● **Working data**:
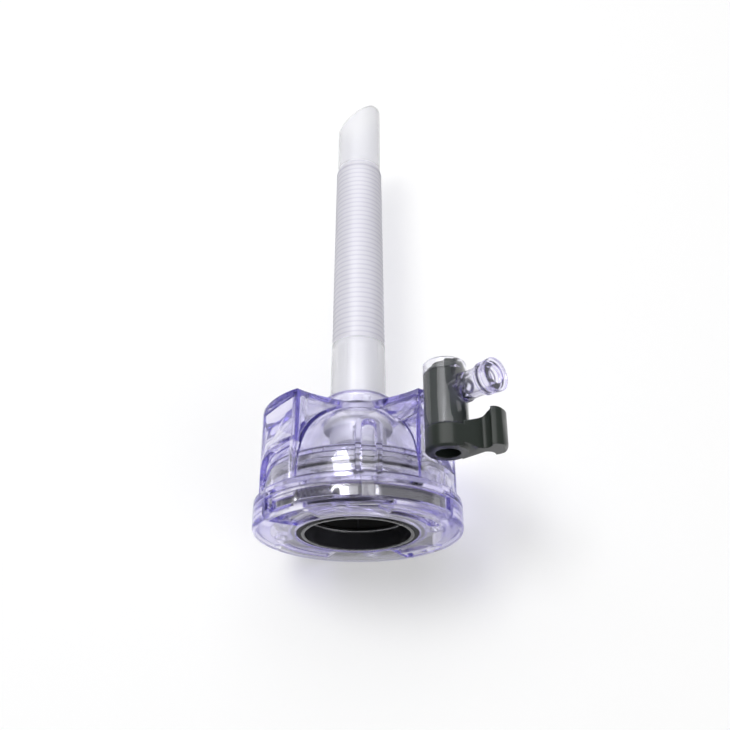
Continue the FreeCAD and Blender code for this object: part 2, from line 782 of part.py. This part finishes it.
save("cannula_tube", cannula_tube())
save("cannula_o_ring", cannula_o_ring())
save("housing_bell", housing_bell())
save("duckbill_valve", duckbill_valve())
save("duckbill_clamp_ring", duckbill_clamp())
save("cap_cover", cap_cover())
save("cap_base", cap_base())
save("instrument_seal", instrument_seal())
save("cap_gasket", cap_gasket())
save("port_sleeve", port_sleeve())
save("seal_guard_ring", seal_guard_ring())
save("seal_guard_leaves", seal_guard_leaves())
save("stopcock_barrel", stopcock_barrel())
save("stopcock_plug", stopcock_plug())
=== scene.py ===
import bpy
import bmesh
import math
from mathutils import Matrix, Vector


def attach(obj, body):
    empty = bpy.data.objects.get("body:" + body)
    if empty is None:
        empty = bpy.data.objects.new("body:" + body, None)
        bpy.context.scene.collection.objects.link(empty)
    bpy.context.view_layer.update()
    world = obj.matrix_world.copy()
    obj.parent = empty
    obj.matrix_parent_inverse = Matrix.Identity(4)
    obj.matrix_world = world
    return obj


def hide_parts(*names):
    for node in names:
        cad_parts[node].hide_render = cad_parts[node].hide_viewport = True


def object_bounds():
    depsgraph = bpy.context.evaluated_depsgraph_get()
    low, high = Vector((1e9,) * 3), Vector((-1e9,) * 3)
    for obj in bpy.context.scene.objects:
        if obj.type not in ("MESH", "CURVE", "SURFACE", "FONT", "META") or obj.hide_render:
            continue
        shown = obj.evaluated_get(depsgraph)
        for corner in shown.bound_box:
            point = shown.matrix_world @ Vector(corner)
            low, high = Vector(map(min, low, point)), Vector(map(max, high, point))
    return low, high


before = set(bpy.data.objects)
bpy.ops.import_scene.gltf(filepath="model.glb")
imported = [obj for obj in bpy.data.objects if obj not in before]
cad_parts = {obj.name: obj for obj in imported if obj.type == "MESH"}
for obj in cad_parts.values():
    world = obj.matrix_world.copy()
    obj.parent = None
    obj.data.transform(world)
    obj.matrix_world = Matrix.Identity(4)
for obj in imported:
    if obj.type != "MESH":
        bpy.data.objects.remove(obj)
cad_low, cad_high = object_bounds()


# The bell
# The housing that the surgeon holds, injection moulded in clear polycarbonate and polished. The resin is
# tinted violet, which shows only where the eye looks along a wall or into a thick corner; the deep violet
# along its edges is painted, standing in for light piped along them. Its underside is left matt, as that
# part of the mould isn't polished.

class Socket:
    """An output of a shader node, with arithmetic that adds Math nodes."""

    def __init__(self, tree, link):
        self.tree = tree
        self.link = link

    def math(self, operation, *values):
        added = self.tree.nodes.new("ShaderNodeMath")
        added.operation = operation
        for place, value in enumerate((self,) + values):
            set_input(self.tree, added.inputs[place], value)
        return Socket(self.tree, added.outputs[0])

    def __add__(self, other):
        return self.math("ADD", other)

    __radd__ = __add__

    def __mul__(self, other):
        return self.math("MULTIPLY", other)

    __rmul__ = __mul__

    def __sub__(self, other):
        return self.math("SUBTRACT", other)

    def __rsub__(self, other):
        return self.math("MULTIPLY", -1.0).math("ADD", other)

    def clamp(self):
        return self.math("MAXIMUM", 0.0).math("MINIMUM", 1.0)


def set_input(tree, target, value):
    if isinstance(value, Socket):
        tree.links.new(value.link, target)
    else:
        target.default_value = value


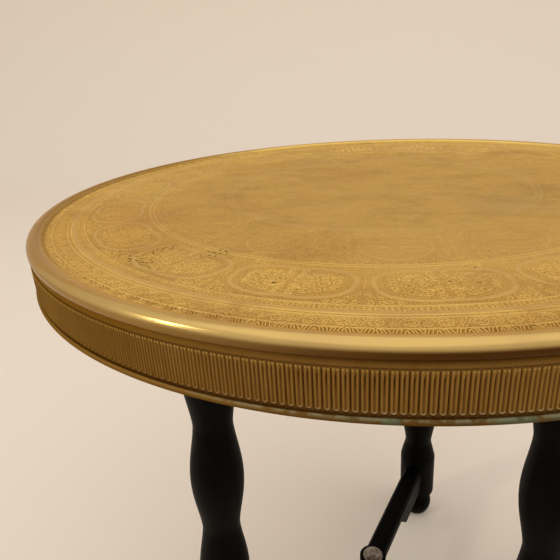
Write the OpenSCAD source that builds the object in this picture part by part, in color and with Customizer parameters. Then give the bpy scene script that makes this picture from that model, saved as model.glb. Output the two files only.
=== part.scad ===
// Round brass tray table: a loose, rimmed and aproned tray that lifts off a
// folding three-legged stand of turned and blackened wood. The origin is on the
// floor, on the axis that the tray and the stand share. All sizes are in mm.

/* [Tray] */
// Outside diameter of the rolled rim
tray_d = 600; // [400:10:800]
// Thickness of the tray's sheet brass
tray_sheet = 1.2; // [0.8:0.1:1.6]
// Radius of the rim's half-round nose
nose_r = 5.8; // [4.6:0.1:8]
// Depth of the tray floor below the crest of the rim
floor_drop = 3.1; // [1.5:0.1:4.5]
// Width of the rim, from its outside to the edge of the floor
rim_w = 14.4; // [12:0.2:24]
// How far round the nose is rolled below its middle, in degrees
nose_roll = 55; // [45:1:60]

/* [Apron] */
// Depth of the apron, from the middle of the nose to the underside of the bead
apron_h = 35.7; // [25:0.1:60]
// Thickness of the apron's sheet brass
apron_sheet = 1; // [0.6:0.1:1.4]
// Height of the apron's collar, where it is soldered up inside the nose
collar_h = 4.3; // [3:0.1:5.5]
// Outside diameter of the bead rolled along the apron's lower edge
bead_d = 4.1; // [3.6:0.1:6]
// Diameter of the iron wire that the bead is rolled round
wire_d = 2.2; // [1.6:0.1:2.6]

/* [Stand] */
// Height of the table, from the floor to the crest of the rim
table_h = 567; // [440:1:720]
// Distance of each foot from the axis of the stand
foot_reach = 197; // [160:1:240]
// Lean of each leg towards the axis, in degrees
leg_lean = 2; // [0:0.5:4]
// Direction in which the fixed leg stands, in degrees from +X
fixed_leg_angle = -36; // [-180:1:180]
// Angle from the fixed leg round to each swinging leg
leg_opening = 106; // [90:1:120]

/* [Leg turning] */
// Number of bulbs between the leg's two blocks
bulbs = 3; // [2:1:6]
// Diameter of each bulb at its fattest
bulb_d = 51; // [44:1:60]
// Diameter of the waists between the bulbs
waist_d = 37; // [28:1:42]
// Diameter of the straight blocks that take the arms
block_d = 50; // [44:1:60]
// Height of the turned foot below the lower block
foot_h = 38; // [30:1:50]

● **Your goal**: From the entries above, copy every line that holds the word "corner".

● **Solution to this exercise**:
        for corner in shown.bound_box:
            point = shown.matrix_world @ Vector(corner)
# tinted violet, which shows only where the eye looks along a wall or into a thick corner; the deep violet